Get a call today from this homeowner, they want an estimate for their driveway. Here is what it looks like. Any guesses on a per push and Seasonal Contract? 05 GMC 2500hd 8FT western, insured.


----------



## Lubold8431 (Sep 11, 2006)

spazfam;329174 said:


> Get a call today from this homeowner, they want an estimate for their driveway. Here is what it looks like. Any guesses on a per push and Seasonal Contract? 05 GMC 2500hd 8FT western, insured.


How long is the main stretch? 300 feet? Its hard to tell from the pic. Would be a little harder to maneuver around that little driveway on the left.


----------



## spazfam (Aug 15, 2006)

Pretty good guess its around 276. The smaller drive is about 136 and both are around 12ft wide.


----------



## BigTruckNuts (Dec 5, 2006)

Thats too hard to tell, but If I was to guess using the size of the house to visualize I would say per push $100ish give or take and for the season.. $1000-1500. I would just used your judgement and base it off what you charge for normal size drives. 

That


----------



## spazfam (Aug 15, 2006)

I was coming up about 76/push and 1200 for the season so I guess I am in the ball park. Anyone else?


----------



## Lubold8431 (Sep 11, 2006)

I would say around $100 per push, $75 is a little cheap, IMHO.


----------



## CNYScapes (Sep 22, 2003)

I would say about $75/Push or $2000 season around here. (Syracuse, NY)

I see you buffalo and rochester guys are only charging about 15 plows for a seasonal rate. I thought you guys got almost as much snow as us. I usually go between 25-30 plows.


----------



## JeffNY (Dec 19, 2005)

Im a rookie, but before reading the rest of the thread, first thing I thought of was $75.


----------



## grandview (Oct 9, 2005)

I had something like this years ago,one thing to keep in mine is you might get drifting in parts of it . So your better have a drift clause. Depending on your snowfall that road will close fast because you can only go so fast to throw up the snow.


----------



## Earthscapes (Feb 2, 2001)

CNY, 

I base off 25 plow events.
40 salt events, though I only have 1 seasonal salt contract, the rest are per app.

On a 2" basis over the last 5 years, averaged 18 plowable events per season. Last year upset the average, we only plowed 11 times, but salted 31 times.


----------



## spazfam (Aug 15, 2006)

Thanks Guys for the great info. I started out this seasons bidding based on 25 events but every contract I bid I lost because these guys would bid 15-20 events so I always was 800.00 or so over on the seasonals ...pretty close on the per pushes though.


----------



## spazfam (Aug 15, 2006)

grandview;330064 said:


> I had something like this years ago,one thing to keep in mine is you might get drifting in parts of it . So your better have a drift clause. Depending on your snowfall that road will close fast because you can only go so fast to throw up the snow.

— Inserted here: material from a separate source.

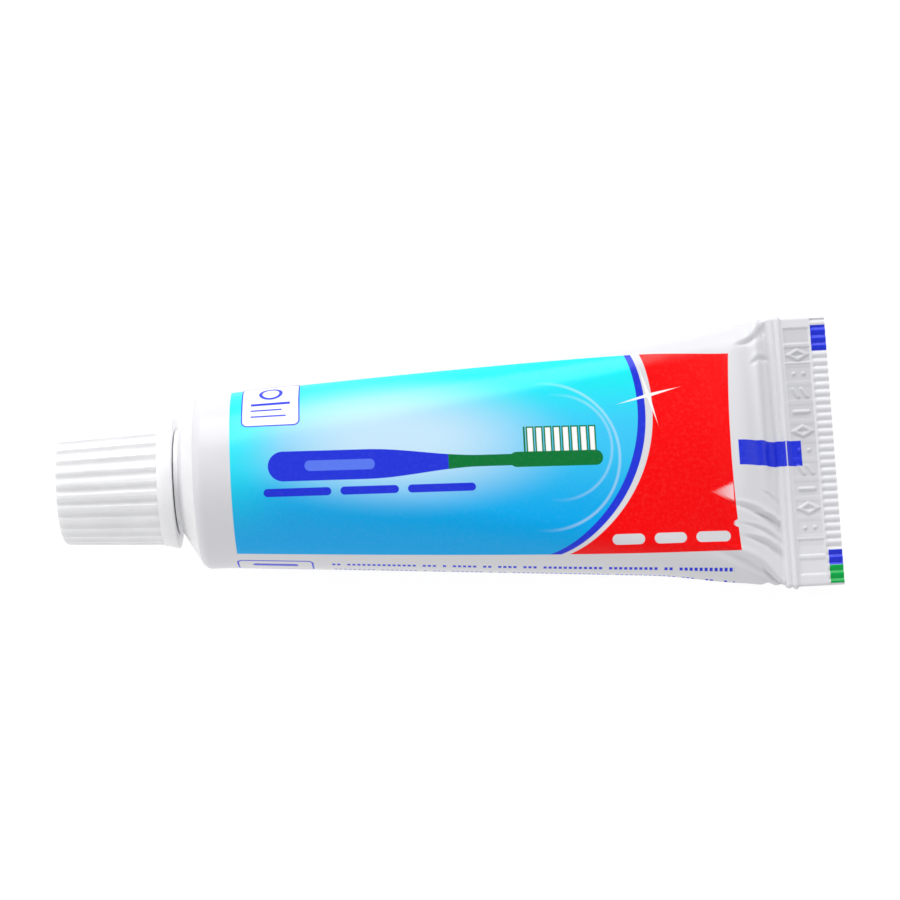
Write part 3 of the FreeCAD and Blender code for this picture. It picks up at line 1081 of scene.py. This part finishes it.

Actually its a private road leading to this house and its pretty heavly wooded and faces North so drifting should not be too bad.


----------



## Grn Mtn (Sep 21, 2004)

*sorry but at your price your not even in the ballpark....*

The private drive is already contracted out and the driveway is going for less than 300 for the season. This homeowner has been keeping his fingers busy trying to get the best (for him) rate.

I base my seasonals on 24 events, salt is per app.

oh yeah, its out of my plow area so its not me.


----------



## spazfam (Aug 15, 2006)

Grn Mtn;330171 said:


> The private drive is already contracted out and the driveway is going for less than 300 for the season. This homeowner has been keeping his fingers busy trying to get the best (for him) rate.
> 
> I base my seasonals on 24 events, salt is per app.
> 
> oh yeah, its out of my plow area so its not me.


Thanks for the info I won't waste my time on it then.


----------



## imdawrlus (Sep 13, 2005)

my guess before reading any of the responses was 60-75 ish.


----------